The government’s monthly insolvency statistics for June 2022 paint a picture of an economy that is still struggling to return to pre-pandemic profitability. Company insolvencies were 40% higher than for the same period last year and 15% higher than in June 2019 (i.e. pre-pandemic levels), with the increased level of insolvencies being largely driven by the higher number of creditors’ voluntary liquidations.
The challenges facing the economy will be felt to varying degrees across all industry sectors. However, for several reasons, the hospitality sector appears to be bearing the brunt more acutely than others - in the 12 months ending in Q1 2022, the hospitality sector was one of the worst-affected in terms of insolvencies. With soaring prices and the energy crisis set to continue, this trend looks set to continue.
So, what is behind the continued upward trend for insolvencies?
Economic pressures
With the cost-of-living crisis and inflation reaching a 40-year high of 9.4%, consumers have had no choice but to decisively tighten their belts. Discretionary spending has been one of the first areas for households to cut back on when many are struggling to meet even the most basic of living costs. The significant number of employees continuing to work from home under new "hybrid working" arrangements has further exacerbated the situation - as lunchtime footfall in many town and city centres, which many hospitality businesses have historically relied upon, has dropped significantly. There is some evidence that June sales were bolstered for many hospitality businesses owing to the good weather and the long Jubilee weekend in particular, but given the prevailing economic headwinds and other emerging challenges, it is likely that this is just a temporary boost.
Inflationary pressure on wages coupled with problems recruiting staff, increases in raw material costs, supply chain issues (particularly in relation to the supply of food following the war in Ukraine) and the huge increase in the cost of energy means that the overheads of businesses have also increased – leaving many businesses coming out of the pandemic struggling to operate profitably. Hospitality businesses face the difficult decision as to how much of their additional costs can be passed on to customers at the risk of deterring further spending.
Recent industry analysis estimates that just 37% of restaurants and bars are currently profitable, prompting some in the sector to call for urgent government assistance. A measure widely seen as successful during the pandemic was the temporary reduction in VAT across the hospitality sector to stimulate consumer spending. It remains to be seen whether the government will seek to implement a similar measure to ease the continuing pressures the sector is facing, albeit this could fuel further inflation. A new Prime Minister might bring hope of an improved business rates system as a way of restoring the UK’s high streets.

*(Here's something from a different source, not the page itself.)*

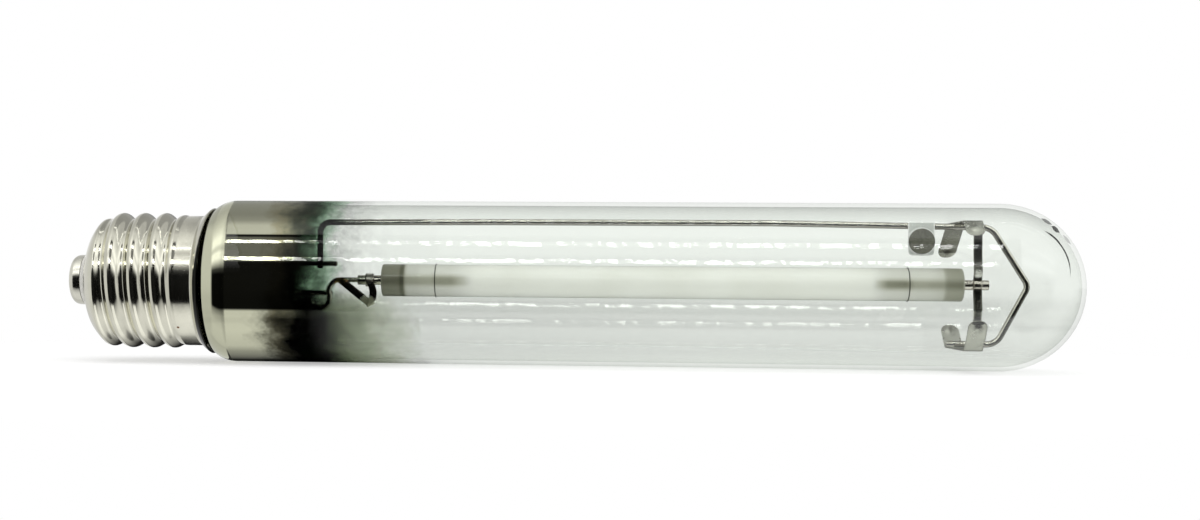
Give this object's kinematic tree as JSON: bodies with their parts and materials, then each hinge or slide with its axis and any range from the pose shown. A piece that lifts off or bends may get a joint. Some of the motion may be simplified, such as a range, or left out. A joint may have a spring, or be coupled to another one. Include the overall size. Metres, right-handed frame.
{
  "type": "high pressure sodium lamp",
  "caption": "Clear tubular discharge lamp: rolled screw base, glass bulb, and a wire frame carrying a long ceramic arc tube.",
  "frame": {"origin": "flattened crown of the solder on the centre contact, on the lamp's axis", "axes": "+X along the lamp's axis from the centre contact to the dome; +Z towards the long top run of the wire frame; -Y is the side with the getter and the cross strap"},
  "size_m": [0.29, 0.047, 0.047],
  "materials": {
    "nickel_plate": "bright nickel plate on rolled brass sheet",
    "insulator": "pale moulded insulator",
    "contact_plate": "bright plated cup",
    "solder": "dull grey solder",
    "cement": "baked basing cement",
    "bulb_glass": "clear blown glass with a mirror film fading out at the base end",
    "stem_glass": "clear pressed glass",
    "lead_wire": "oxidised nickel wire",
    "tail_wire": "thin copper-clad wire",
    "frame_wire": "dark drawn steel wire",
    "hook_wire": "dark drawn wire with heat colours at its weld",
    "ribbon": "dark strip with heat colours at its weld",
    "ceramic_tube": "translucent sintered alumina",
    "ceramic_plug": "grey sintered ceramic",
    "sealing_frit": "dull sealing frit",
    "niobium": "drawn niobium tube",
    "tungsten": "dark tungsten rod",
    "tungsten_coil": "dark coated tungsten coil",
    "amalgam": "bright frozen metal drop",
    "strap": "dark sheet with weld marks",
    "spring_leaf": "dull spring sheet",
    "getter_plate": "pale bright sheet",
    "getter_pill": "dark pressed powder"
  },
  "bodies": {
    "root": {"base_shell": "nickel_plate", "base_insulator": "insulator", "centre_contact": "contact_plate", "contact_solder": "solder", "base_cement": "cement", "bulb": "bulb_glass", "stem": "stem_glass", "upper_lead": "lead_wire", "lower_lead": "lead_wire", "contact_wire": "tail_wire", "shell_wire": "tail_wire", "frame_wire": "frame_wire", "hook_wire": "hook_wire", "base_ribbon": "ribbon", "arc_tube": "ceramic_tube", "end_plug_base": "ceramic_plug", "end_plug_dome": "ceramic_plug", "seal_ring_base": "sealing_frit", "seal_ring_dome": "sealing_frit", "niobium_tube_base": "niobium", "niobium_tube_dome": "niobium", "electrode_base": "tungsten", "electrode_dome": "tungsten", "electrode_coil_base": "tungsten_coil", "electrode_coil_dome": "tungsten_coil", "amalgam_drop": "amalgam", "cross_strap": "strap", "top_spring": "spring_leaf", "lower_spring": "spring_leaf", "getter_plate": "getter_plate", "getter_pill": "getter_pill"}
  },
  "joints": []
}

What options are available for businesses?
Given the current challenges, it is more crucial than ever that hospitality businesses keep a close eye on cash flow so that any potential difficulties are spotted at an early stage. This will facilitate early engagement with stakeholders (such as suppliers, landlords or lenders) with a view to reaching a consensual solution. It is also open to businesses to take these steps pre-emptively – for example, by seeking to agree new payment terms with suppliers, restructuring existing bank lending or seeking a change to rental obligations under existing leases with landlords.
Where the financial issues become more serious, hospitality businesses may need to consider a formal insolvency process. Administrations have increased significantly in the last year and can be an effective mechanism for rescuing the viable part of an underlying business. The processes introduced pursuant to the Corporate Insolvency and Governance Act 2020 - namely, the Part 26A restructuring plan and the Part 1A moratorium – may also be potential options. However, recent evidence suggests that the moratorium has been infrequently used (perhaps in part because it is only suitable for businesses than can meet their pre-moratorium debts) and that the restructuring plan is too expensive to appeal to small to medium sized businesses. The popularity of company voluntary arrangements has dipped slightly within the last year, although this may still prove a useful tool for businesses which operate from multiple leasehold premises, some of which are unprofitable.
Regardless of which option struggling hospitality businesses choose to adopt, seeking professional advice and engaging with creditors and other stakeholders at an early stage is crucial to ensure that the most appropriate strategy can be formulated before a business reaches a critical impasse.